* Exercise brief
Tally the lines in these records that hold the string "JSON", and reply with the number alone.

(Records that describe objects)
*-*-*
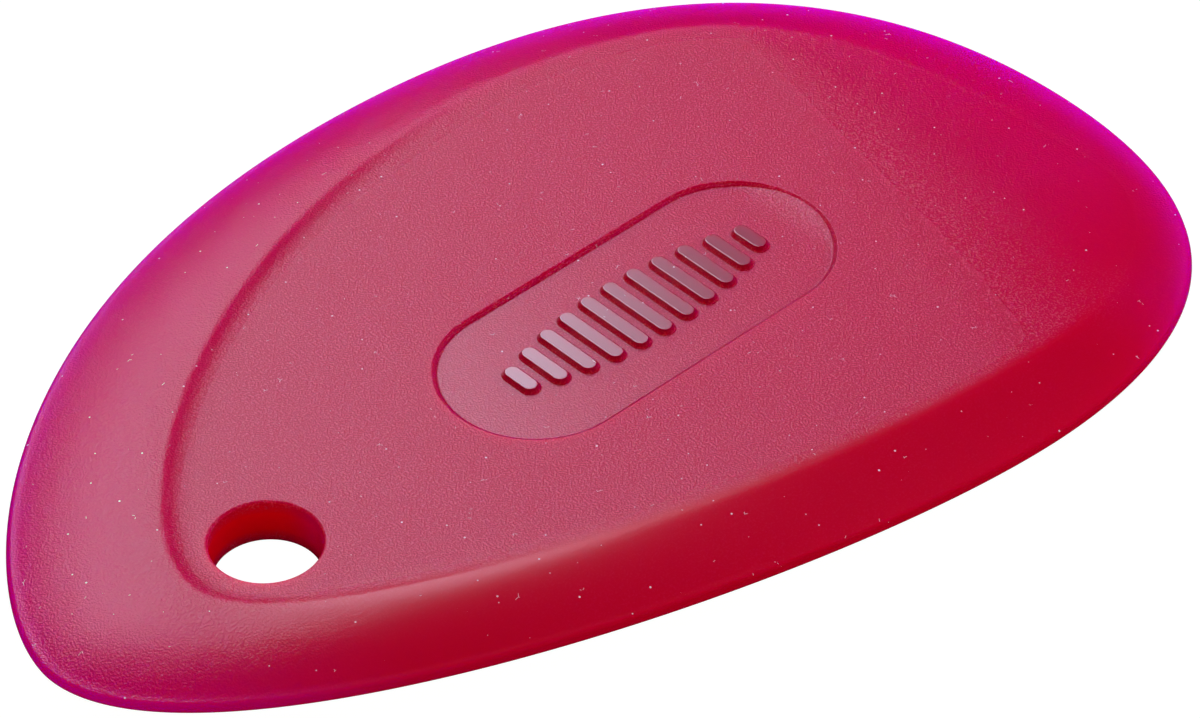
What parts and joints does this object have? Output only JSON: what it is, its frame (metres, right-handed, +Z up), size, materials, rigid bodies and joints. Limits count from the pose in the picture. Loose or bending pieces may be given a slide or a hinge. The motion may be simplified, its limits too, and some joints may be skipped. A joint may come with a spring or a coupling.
{
  "type": "silicone spatula",
  "caption": "Flat pebble-shaped silicone spatula with a thin scraping lip, a recessed thumb plaque and a hanging hole, moulded over a hidden stiffening core.",
  "frame": {"origin": "under the middle of the body, on the plane that its flat underside rests on", "axes": "+X along the body from the hanging hole to the broad nose, which is also the long axis of the thumb plaque; +Z up through the thickness, the plaque side on top; +Y towards the more rounded long side"},
  "size_m": [0.1338, 0.0874, 0.0055],
  "materials": {
    "silicone": "fine matt, slightly translucent",
    "core_plastic": "as moulded, matt"
  },
  "bodies": {
    "root": {"silicone_body": "silicone", "stiffening_core": "core_plastic"}
  },
  "joints": []
}
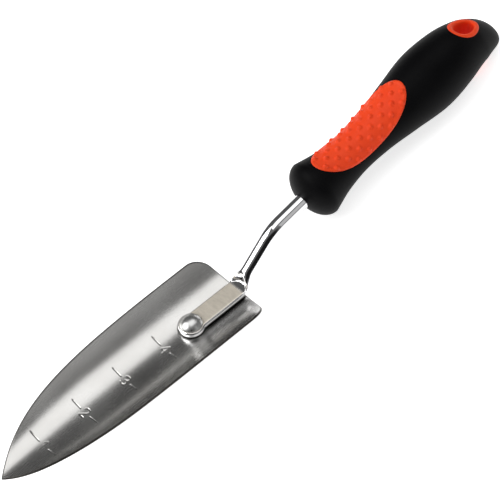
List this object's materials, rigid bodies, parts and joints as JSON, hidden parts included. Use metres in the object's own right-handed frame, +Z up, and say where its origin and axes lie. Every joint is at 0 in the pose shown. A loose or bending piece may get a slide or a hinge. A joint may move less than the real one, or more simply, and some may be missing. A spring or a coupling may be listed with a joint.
{
  "type": "hand trowel",
  "caption": "Narrow transplanting trowel: channel-shaped pointed blade with a depth scale, cranked round shank, contoured two-colour grip with a hang hole.",
  "frame": {"origin": "on the ground plane under the middle of the trowel's bounding box, as it lies with its open side up", "axes": "+X from the blade's tip towards the grip's tail, +Z up out of the blade's channel side, Y across; the trowel is symmetric about the plane Y = 0"},
  "size_m": [0.3376, 0.049, 0.0364],
  "materials": {
    "blade_steel": "satin pressed stainless steel",
    "plated_steel": "bright plated",
    "rivet_steel": "polished",
    "core_plastic": "plain hard moulding, hidden",
    "grip_plastic": "satin moulded, fine grain",
    "soft_plastic": "soft-touch moulded"
  },
  "bodies": {
    "root": {"blade": "blade_steel", "shank": "plated_steel", "rivet": "rivet_steel", "grip_core": "core_plastic", "grip_sleeve": "grip_plastic", "thumb_pad": "soft_plastic", "hang_hole_bush": "soft_plastic"}
  },
  "joints": []
}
*-*-*
* Task output
2